E como era realizada a experiência? Segundo Clare Griffin, pesquisadora da Universidade de Cambridge, pombos eram usados para testes de veneno nas câmaras do tsar. Um pombo era alimentado com arsênico; o segundo, com pó de arsênico e chifre; e o terceiro, com pó de chifre e arsênico depois. Na primeira vez, todos os três pombos sobreviveram; ao repetir, apenas o terceiro sobreviveu – isso provou a ‘autenticidade’ do chifre. No entanto, em 1669, os médicos do tsar se recusaram a usar um chifre depois de conduziram uma pesquisa própria – eles realmente descobriram que pertencia a uma baleia narval, o “unicórnio do mar”. No século 18, crenças medicinais obsoletas começaram a sumir lentamente.
Arsênico – o pão nosso de cada dia
Ivan, o Terrível, travou uma guerra contra a antiga aristocracia russa – boiardos e príncipes ruríquidas que estavam planejavam destroná-lo. Ivan usava constantemente venenos. Em 1570, chamou o médico alemão Eliseus Bomelius para preparar venenos para matar seus inimigos. Mas, com medo de ser envenenado, Ivan consumia todos os dias pequenas quantidades de arsênico, o veneno mais comum e facilmente obtido na época, para desenvolver resistência a ele e se safar em um possível envenenamento.

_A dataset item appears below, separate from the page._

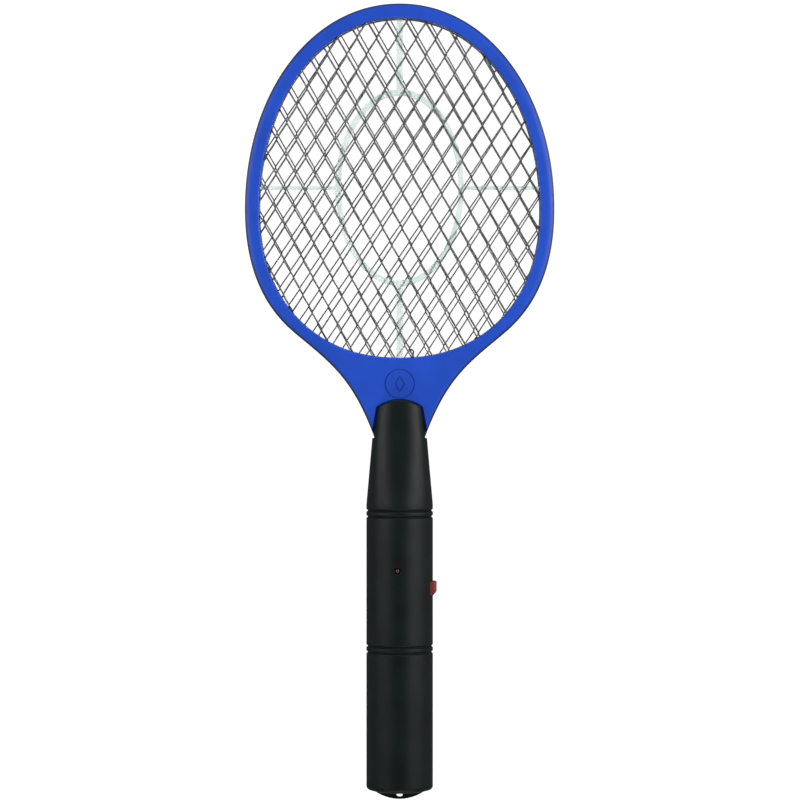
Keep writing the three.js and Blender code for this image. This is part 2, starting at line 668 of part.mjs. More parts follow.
// A conical coil between two places, closing towards the cell.
function coil(x, from, to) {
  class Cone extends THREE.Curve {
    getPoint(t, target = new THREE.Vector3()) {
      const turn = t * springTurns * 2 * Math.PI;
      const radius = THREE.MathUtils.lerp(4.2, 2.8, t);
      return target.set(x + radius * Math.cos(turn), THREE.MathUtils.lerp(from, to, t),
        -cellDrop + radius * Math.sin(turn));
    }
  }
  return wire(new Cone(), springWire, 5, springTurns * 8);
}

// The spring contact behind the right cell, with a tail through the tray's wall.
function springContact() {
  const x = cellOffset;
  const plate = bayEnd - contactThickness - 0.1;
  const cellEnd = bayStart + contactThickness + GAP + cellLength;
  return box(x - contactHalfWidth, x + contactHalfWidth, plate, bayEnd - 0.1,
    -cellDrop - contactHalfWidth, -cellDrop + contactHalfWidth)
    .add(box(x - 1, x + 1, bayEnd - 0.3, trayEnd + 1.5, -cellDrop - 0.25, -cellDrop + 0.25))
    .add(coil(x, plate + 0.1, cellEnd + springWire + GAP));
}

// The plate that joins the two cells at the tail, with the left cell's spring.
function linkContact() {
  const x = -cellOffset;
  const plate = bayStart + 0.1;
  const cellEnd = bayEnd - contactThickness - GAP - cellLength;
  return box(x - contactHalfWidth, cellOffset + contactHalfWidth, plate, plate + contactThickness,
    -cellDrop - contactHalfWidth, cradleEdge - GAP)
    .add(coil(x, plate + contactThickness - 0.1, cellEnd - springWire - GAP));
}

// ---------------------------------------------------------------- circuit
const deck = boardFront + seating; // where the components stand
const along = (share) => boardStart + share; // a place on the board, from its lower edge

const circuitBoard = () => box(-boardHalfWidth, boardHalfWidth, boardStart, boardEnd,
  boardFront - boardThickness, boardFront);

// A ferrite core with its winding showing at both sides.
const transformer = () => box(-6.5, 6.5, along(46), along(54), deck, deck + 12)
  .add(rod(0, deck + 6, 4.6, along(44.5), along(55.5), 16));

const boxCapacitor = () => box(-9, 9, along(4.5), along(12), deck, deck + 11);

// A disc capacitor standing on edge.
const discCapacitor = (x) => rod(x, deck + 4.5, 4.5, along(15.5), along(19), 16);

// A small part lying along the board with a wire out of each end.
const axialPart = (x, y, radius, length) => rod(x, deck + radius, radius, y - length / 2, y + length / 2, 8)
  .add(rod(x, deck + radius, 0.35, y - length / 2 - 2, y + length / 2 + 2, 4));

const transistor = () => box(5.4, 10.4, along(37), along(40.6), deck, deck + 5.2);

// A round bar across the handle, at the button.
function bar(x0, x1, radius) {
  const geometry = new THREE.CylinderGeometry(radius, radius, x1 - x0, 14);
  return solid(geometry.rotateZ(Math.PI / 2).translate((x0 + x1) / 2, buttonY, 0));
}

// The switch under the button, centred on the handle's axis, with a bore for its plunger.
function switchBody() {
  const bore = plungerSunk + buttonTravel + GAP;
  return box(switchStart, switchFace, buttonY - switchSize / 2, buttonY + switchSize / 2, deck, -deck)
    .subtract(bar(switchFace - bore, switchFace + 1, plungerRadius + GAP));
}

// The switch's round plunger, which points at the button.
const switchPlunger = () => bar(switchFace - plungerSunk, switchFace + plungerProud, plungerRadius);

// The button: a cap curved with the barrel, with a sloped lower end, on a flange inside the shell and a stem
// to the plunger.
function pushButton() {
  const crown = barrelRadius + buttonProud;
  const low = buttonY - buttonHeight / 2;
  const high = buttonY + buttonHeight / 2;
  const flangeOut = Math.sqrt(innerRadius ** 2 - (buttonDepth / 2 + flangeOver) ** 2) - GAP;
  const stemStart = switchFace + plungerProud + 0.1;
  const profile = [[stemStart, low + 1], [flangeOut - 0.1, low + 1], [flangeOut - 0.1, low],
    [crown - buttonRamp, low], [crown, low + buttonRamp * 0.8], [crown, high - 0.5], [crown - 0.5, high],
    [flangeOut - 0.1, high], [flangeOut - 0.1, high - 1], [stemStart, high - 1]];
  const cap = slab(profile.map(([x, y]) => new THREE.Vector2(x, y)), -buttonDepth / 2, buttonDepth / 2)
    .intersect(rod(0, 0, crown, low - 1, high + 1, 64));
  const flange = box(flangeOut - flangeThickness, flangeOut, low - flangeOver, high + flangeOver,
    -buttonDepth / 2 - flangeOver, buttonDepth / 2 + flangeOver);
  return cap.add(flange);
}

// The lamp: two legs, a flange and a domed lens just inside the front of the handle.
function lamp() {
  const tip = barrelRadius - lampRecess;
  const base = tip - 5.3;
  const profile = [[0, base], [lampFlange, base], [lampFlange, base + 1], [lampRadius, base + 1],
    [lampRadius, tip - 1.2], [lampRadius * 0.75, tip - 0.4], [0, tip]];
  const points = profile.map(([r, y]) => new THREE.Vector2(r, y));
  const body = solid(new THREE.LatheGeometry(points, 12).rotateX(Math.PI / 2))
    .translate([lampSide, lampY, 0]);
  const leg = (x) => box(x - 0.25, x + 0.25, lampY - 0.25, lampY + 0.25, deck, base + 0.2);
  return body.add(leg(lampSide - 0.9)).add(leg(lampSide + 0.9));
}

// ---------------------------------------------------------------- wires
const lugFoot = openingCentre - openingLower - pocketLap + 0.4 - lugLength;

// The wire from the board to a grid: level is the height it arrives at, and x the side it keeps to.
function gridLead(x, level) {
  const sign = Math.sign(level);
  return wire([[x, boardEnd - 3, boardFront + leadRadius + 0.3], [x * 0.9, boardEnd + 9, boardFront + 3],
    [x * 0.6, throatEnd - tenonLength - 4, level * 0.6], [x * 0.6, throatEnd - tenonLength + 4, level * 0.6],
    [x * 0.6, throatEnd - 2, level * 0.6], [x * 0.8, throatEnd + 16, level * 0.8],
    [x, lugFoot - 5, level - sign * 0.2], [x, lugFoot + 2.6, level]], leadRadius, 6, 18);
}

// The short wire from a contact's tail to the board.
const cellLead = (side) => wire([[side * cellOffset, trayEnd + 1.2, -cellDrop + 1.2],
  [side * cellOffset, trayEnd + 3.4, -cellDrop + 2.4],
  [side * (cellOffset - 0.6), boardStart - 1, -cellDrop + 1.6],
  [side * (cellOffset - 0.8), boardStart + 2.2, boardFront + leadRadius + 0.25]], leadRadius, 6, 9);

// ---------------------------------------------------------------- fasteners
// A pan-head screw whose head sits at seat, with its point in +Z.
function screw(x, y, seat, length) {
  const top = seat - screwHeadHeight;
  const profile = [[0, top], [screwHeadRadius * 0.8, top], [screwHeadRadius, top + 0.4],
    [screwHeadRadius, seat], [screwRadius, seat], [screwRadius, seat + length - 1], [0, seat + length]];
  const points = profile.map(([r, z]) => new THREE.Vector2(r, z));
  return solid(new THREE.LatheGeometry(points, 8).rotateX(Math.PI / 2)).translate([x, y, 0]);
}

// ---------------------------------------------------------------- the swatter
const swatter = new THREE.Group();
const add = (name, finish, made) => swatter.add(piece(name, finish, made));

add("head_front_frame", "blue", headFrame(1).subtract(emblem()));
add("head_rear_frame", "blue", headFrame(-1));
add("front_guard_grid", "strand", grid(guardBase, frontTwist, frontKnot, lugSpacing));
add("centre_grid", "strand", grid(-gridThickness / 2, centreTwist, centreKnot, 0));
add("rear_guard_grid", "strand", grid(-guardBase - gridThickness, rearTwist, rearKnot, -lugSpacing));
add("front_spacer", "clear", spacer(spacerBase));
add("rear_spacer", "clear", spacer(-spacerBase - spacerThickness));

add("handle_front_shell", "black", handleShell(1));
add("handle_rear_shell", "black", handleShell(-1));
add("battery_door", "black", batteryDoor());
add("battery_tray", "black", batteryTray());
add("battery_cell_left", "cell", cell(-1, true));
add("battery_cell_right", "cell", cell(1, false));
add("flat_contact", "steel", flatContact());
add("spring_contact", "steel", springContact());
add("link_contact", "steel", linkContact());

add("circuit_board", "board", circuitBoard());
add("step_up_transformer", "core", transformer());
add("storage_capacitor", "film", boxCapacitor());
add("disc_capacitor_1", "resistor", discCapacitor(-5.5));
add("disc_capacitor_2", "resistor", discCapacitor(5.5));
[-9.2, -6.1, -3].forEach((x, i) => {
  add(`rectifier_diode_${i + 1}`, "component", axialPart(x, along(26), 1.2, 4.6));
});
add("lamp_resistor", "resistor", axialPart(-5.4, along(37.5), 0.9, 5.6));
add("bleed_resistor", "resistor", axialPart(-8.6, along(37.5), 0.9, 5.6));
add("power_transistor", "component", transistor());
add("switch_body", "component", switchBody());
add("switch_plunger", "whiteWire", switchPlunger());
add("push_button", "red", pushButton());
add("indicator_lamp", "red", lamp());

add("front_grid_lead", "blackWire", gridLead(lugSpacing, guardBase - leadRadius - GAP));
add("centre_grid_lead", "redWire", gridLead(0.01, -gridThickness / 2 - leadRadius - GAP));
add("rear_grid_lead", "blackWire", gridLead(-lugSpacing, -guardBase + leadRadius + GAP));
add("positive_cell_lead", "redWire", cellLead(-1));
add("negative_cell_lead", "blackWire", cellLead(1));

headScrewPlaces().forEach(([x, y], i) => add(`head_screw_${i + 1}`, "steel",
  screw(x, y, headScrewSeat, headScrewLength)));
add("neck_screw_left", "steel", screw(-neckScrewOffset, neckScrewY, -neckScrewSeat, 2 * neckScrewSeat));
add("neck_screw_right", "steel", screw(neckScrewOffset, neckScrewY, -neckScrewSeat, 2 * neckScrewSeat));
add("middle_screw_left", "steel", screw(-midScrewOffset, midScrewY, -midScrewSeat, 2 * midScrewSeat));
add("middle_screw_right", "steel", screw(midScrewOffset, midScrewY, -midScrewSeat, 2 * midScrewSeat));
add("tray_screw", "steel", screw(0, trayScrewY, cellRadius + trayFloor - cellDrop - 4 - 0.2, 11));

swatter.position.set(0, -totalLength / 2, barrelRadius);
export default swatter;
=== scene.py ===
"""Electric fly swatter, seen from straight above as it lies on its back.

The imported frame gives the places. The head's two halves, its three grids and two spacers, the handle's two
shells, the battery door, the button, the lamp, the cells and the screws are remade here with smooth outlines,
rounded edges and fine detail. The rest of the battery bay and the circuit keep their own solids and take
materials.
"""
import math

import bmesh
import bpy
from mathutils import Matrix, Vector
from mathutils.kdtree import KDTree


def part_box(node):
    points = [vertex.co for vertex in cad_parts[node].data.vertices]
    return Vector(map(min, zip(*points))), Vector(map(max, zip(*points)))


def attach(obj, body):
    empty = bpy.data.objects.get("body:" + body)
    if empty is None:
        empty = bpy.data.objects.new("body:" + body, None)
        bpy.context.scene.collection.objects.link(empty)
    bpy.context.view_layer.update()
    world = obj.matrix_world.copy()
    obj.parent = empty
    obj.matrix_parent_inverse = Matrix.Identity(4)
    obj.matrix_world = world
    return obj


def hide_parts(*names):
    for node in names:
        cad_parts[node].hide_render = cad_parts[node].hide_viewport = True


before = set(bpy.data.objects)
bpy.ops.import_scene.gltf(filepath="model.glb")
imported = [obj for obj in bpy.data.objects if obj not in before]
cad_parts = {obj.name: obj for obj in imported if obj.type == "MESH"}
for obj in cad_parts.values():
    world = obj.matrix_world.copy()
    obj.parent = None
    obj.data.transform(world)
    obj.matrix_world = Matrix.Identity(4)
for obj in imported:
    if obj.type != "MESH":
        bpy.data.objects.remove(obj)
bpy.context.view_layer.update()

MM = 0.001
BODY = "racket"

# ------------------------------------------------------------------ places, from the frame
shell_low, shell_high = (Vector(c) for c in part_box("handle_front_shell"))
face_low, face_high = (Vector(c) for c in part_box("head_front_frame"))
door_low, door_high = (Vector(c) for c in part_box("battery_door"))
button_low, button_high = (Vector(c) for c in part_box("push_button"))
lamp_low, lamp_high = (Vector(c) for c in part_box("indicator_lamp"))

BARREL_R = shell_high.x
AXIS_Z = shell_high.z - shell_high.x  # height of the handle's axis, and of the head's middle plane
PARTING = shell_low.z - AXIS_Z  # half of the seam between two halves
TAIL_Y = shell_low.y
TONGUE_END = shell_high.y
TENON_END = face_low.y
HEAD_END = face_high.y
HEAD_HALF_WIDTH = face_high.x
HEAD_HALF_DEPTH = face_high.z - AXIS_Z
LAMP_X = (lamp_low.x + lamp_high.x) / 2
LAMP_Y = (lamp_low.y + lamp_high.y) / 2

# ------------------------------------------------------------------ sizes of the head
BAND = 8.1 * MM
UPPER_REACH = 107.0 * MM
LOWER_REACH = 83.1 * MM
OPENING_HALF_WIDTH = HEAD_HALF_WIDTH - BAND + 0.2 * MM
OPENING_Y = HEAD_END - BAND - UPPER_REACH
UPPER_ROUNDNESS = 2.05
LOWER_ROUNDNESS = 2.2
POCKET_LAP = 3.0 * MM
GRID_LAP = 2.6 * MM
LIP_BASE = 4.6 * MM
TONGUE = 21.2 * MM
NECK_END = TONGUE_END - TONGUE
THROAT_END = NECK_END + 0.3 * MM
THROAT_HALF_WIDTH = 14.1 * MM
TENON_HALF_WIDTH = 11.5 * MM
SEAT_Z = 6.0 * MM
GAP = 0.3 * MM
OUTER_ROUND = 1.5 * MM
CROWN_WIDTH = 4.6 * MM
# width of the painted shade on the head's outer edge, a dark navy line standing in for the shade of the
# rounding
RIM_SHADE_WIDTH = 0.72 * MM
INNER_ROUND = 0.7 * MM
EMBLEM_Y = NECK_END + 30.3 * MM
EMBLEM_R = 8.1 * MM
EMBLEM_LINE = 0.7 * MM
EMBLEM_RHOMB = (2.6 * MM, 4.2 * MM)

# ------------------------------------------------------------------ sizes of the handle
WALL = 2.0 * MM
BARREL_START = TAIL_Y + 5.2 * MM
BARREL_END = NECK_END - 37.1 * MM
NECK_HALF_WIDTH = 15.35 * MM
NECK_HALF_DEPTH = 13.8 * MM
NECK_ROUNDNESS = 2.6
ARCH_R = 20.6 * MM
FORK_Z = 6.2 * MM
END_ROUND = 2.2 * MM
END_WALL = 2.5 * MM
END_DOME = 1.0 * MM  # how far the barrel's flat end bulges towards the tail
END_DOME_RIM = 4.0 * MM  # and how far in from its rounding that is reached
GROOVE_HALF_WIDTH = 1.0 * MM
GROOVE_DEPTH = 0.8 * MM
GROOVES = [BARREL_START + 77.2 * MM, BARREL_START + 80.6 * MM, BARREL_END - 6.8 * MM, BARREL_END - 3.4 * MM]
TAB_R = 24.0 * MM
TAB_HALF = 1.6 * MM
TAB_HOLE = (3.6 * MM, 2.4 * MM)
TAB_HOLE_Y = TAIL_Y + 2.3 * MM
DOOR_HALF_WIDTH = 14.8 * MM
FLANGE_OVER = 1.3 * MM
SEAT_GAP = 0.75 * MM
TRENCH_Z = 4.2 * MM
TONGUE_CORNER = 12.35 * MM


# ------------------------------------------------------------------ meshes
def placed(name, data):
    """An object with that data, in the scene."""
    obj = bpy.data.objects.new(name, data)
    bpy.context.scene.collection.objects.link(obj)
    return obj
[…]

Os tsares de Moscou dos séculos 16 e 17 tinham por regra que todo e qualquer prato fosse antes testado por seus servos; e se um médico preparava remédios para o tsar, o médico deveria beber várias vezes a quantidade de remédio ingerida pelo tsar – assim, seria mais difícil envenenar o soberano. Mesmo, uma investigação realizada no corpo de Ivan em 1965 mostrou que o tsar havia morrido de envenenamento por mercúrio.